Keiko Mukaide (向出 圭子; born 1954 in Tokyo) is a Japanese artist who lives and works Fife on the Scottish coast. She was an early winner of a Creative Scotland award and was shortlisted for the 1998 Jerwood Prize for glass.

==Education==
Mukaide studied communication design at Musashino Art University in Tokyo, Japan, and received a master's degree in glass at the Royal College of Art in London.
She was awarded a research fellowship from the Edinburgh College of Art.

==Artistic Style==
Her art work employs a number of glass making techniques, casting and fusing glass in a kiln, manipulating glass in a blowing studio and gluing shards of dichroic glass to wire nets.

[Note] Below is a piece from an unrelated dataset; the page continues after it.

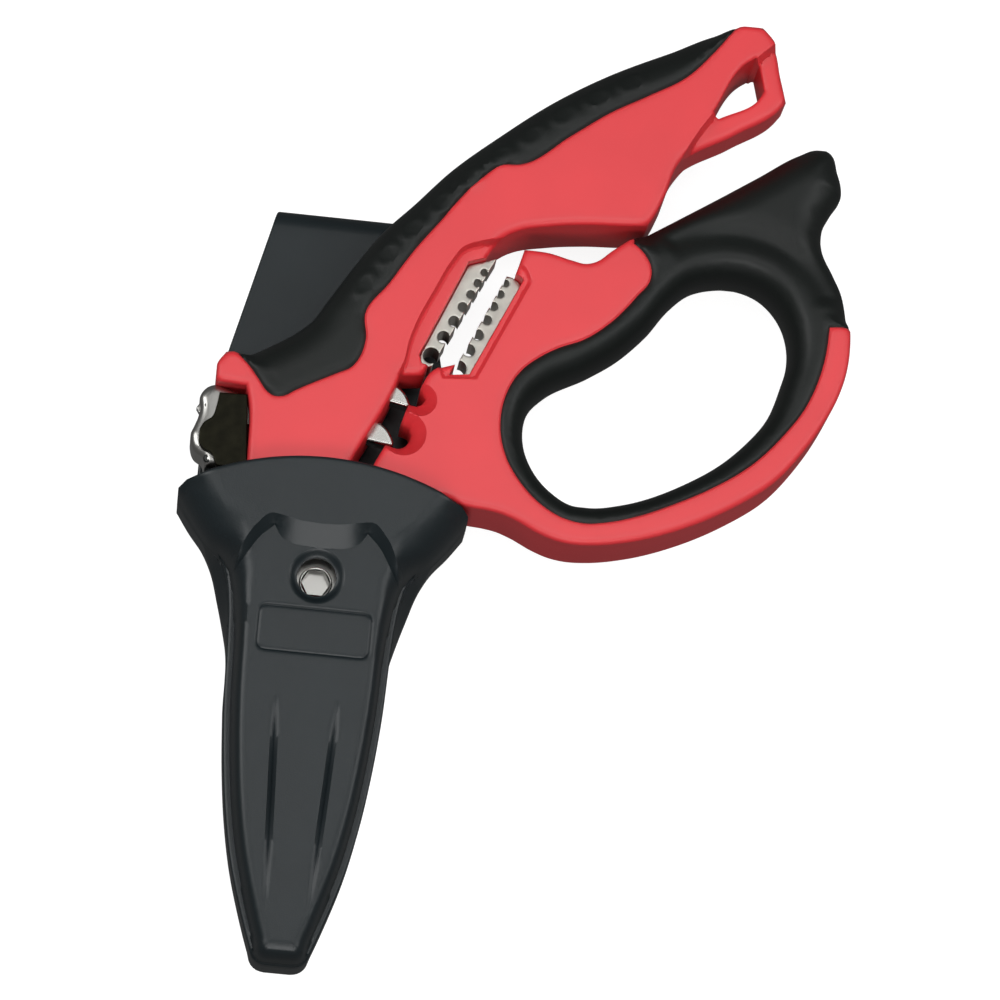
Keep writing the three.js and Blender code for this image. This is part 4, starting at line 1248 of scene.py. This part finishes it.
class StageOperator(bpy.types.Operator):
    """Camera, pale floor and soft studio light"""
    bl_idname = "scissors.stage"
    bl_label = "Studio"

    def execute(self, context):
        scene = context.scene
        right = CAMERA_UP.cross(CAMERA_BACK)
        camera = bpy.data.objects.new("camera", bpy.data.cameras.new("camera"))
        camera.data.lens = LENS_MM
        camera.data.sensor_width = SENSOR_MM
        turn = camera.matrix_world.copy()
        for axis, direction in enumerate((right, CAMERA_UP, CAMERA_BACK)):
            for row in range(3):
                turn[row][axis] = direction[row]
        turn.translation = CAMERA_TARGET + CAMERA_BACK * CAMERA_DISTANCE
        camera.matrix_world = turn
        scene.collection.objects.link(camera)
        scene.camera = camera

        floor_z = CAD_BOX[0][2] / MM - 0.05
        signs = ((-1, -1), (1, -1), (1, 1), (-1, 1))
        corners = [(x * FLOOR_HALF, y * FLOOR_HALF, floor_z) for x, y in signs]
        floor = new_piece("floor", corners, [(0, 1, 2, 3)])
        floor.data.materials.append(lit_acrylic(scene.scissor_colours))
        floor.visible_glossy = False
        floor.visible_diffuse = False

        overhead = softbox("overhead_softbox", (0.05, 0.1, 1.2), (1.0, 0.8), 7.8)
        overhead.visible_glossy = False
        softbox("left_softbox", (-0.75, 0.15, 0.8), (0.45, 0.9), 4.4)
        softbox("right_softbox", (0.85, 0.1, 0.8), (0.45, 0.9), 3.2)
        softbox("front_softbox", (0.06, -0.8, 0.85), (0.9, 0.4), 5.0)
        softbox("handle_card", (0.19, 0.37, 1.15), (0.36, 0.36), 0.5)
        softbox("panel_card", (0.02, 0.06, 1.2), (0.4, 0.24), 0.9)
        world = bpy.data.worlds.new("studio_air")
        world.use_nodes = True
        background = world.node_tree.nodes["Background"]
        background.inputs["Color"].default_value = (1, 1, 1, 1)
        background.inputs["Strength"].default_value = 0.12
        scene.world = world
        scene.view_settings.view_transform = "Standard"
        return {"FINISHED"}


# ---- sidebar and registration -------------------------------------------------------------

PIECE_OPERATORS = (
    StageOperator, SheathFrontOperator, SheathBackOperator, BeltClipOperator, ClipRivetsOperator,
    BladesOperator, PivotOperator, CrimpDiesOperator, IndentersOperator, UpperHandleOperator,
    RingHandleOperator, LockCatchOperator,
)


class ScissorsPanel(bpy.types.Panel):
    """Sizes, colours and a button for each piece"""
    bl_idname = "VIEW3D_PT_scissors"
    bl_label = "Electrician's Scissors"
    bl_space_type = "VIEW_3D"
    bl_region_type = "UI"
    bl_category = "Scissors"

    def draw(self, context):
        for group in (context.scene.scissor_sizes, context.scene.scissor_colours):
            column = self.layout.column()
            for name in group.bl_rna.properties.keys():
                if name not in ("rna_type", "name"):
                    column.prop(group, name)
        for operator in PIECE_OPERATORS:
            self.layout.operator(operator.bl_idname)


CLASSES = (ScissorSizes, ScissorColours, *PIECE_OPERATORS, ScissorsPanel)


def register():
    for item in CLASSES:
        bpy.utils.register_class(item)
    bpy.types.Scene.scissor_sizes = bpy.props.PointerProperty(type=ScissorSizes)
    bpy.types.Scene.scissor_colours = bpy.props.PointerProperty(type=ScissorColours)


def unregister():
    del bpy.types.Scene.scissor_colours
    del bpy.types.Scene.scissor_sizes
    for item in reversed(CLASSES):
        bpy.utils.unregister_class(item)


def main():
    register()
    for operator in PIECE_OPERATORS:
        group, name = operator.bl_idname.split(".")
        getattr(getattr(bpy.ops, group), name)()


if __name__ == "__main__":
    main()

Her recent work has been to produce large scale, site specific installations constructed from multiple small scale glass items, including "Memory of Place" funded by The Arts Council of England and Scottish Arts Council at York St. Mary's, Castlegate, York.

In 2007, Mukaide collaborated with Si Applied Ltd. on Cutting Edge, a 90 m stainless steel sculpture in Sheaf Square, Sheffield, UK. The piece was commissioned by the Sheffield City Council as part of their "Heart of the City" project, a 10-year improvement of a pedestrian route in the city. Cutting Edge received the joint Marsh Award for Public Sculpture in 2008.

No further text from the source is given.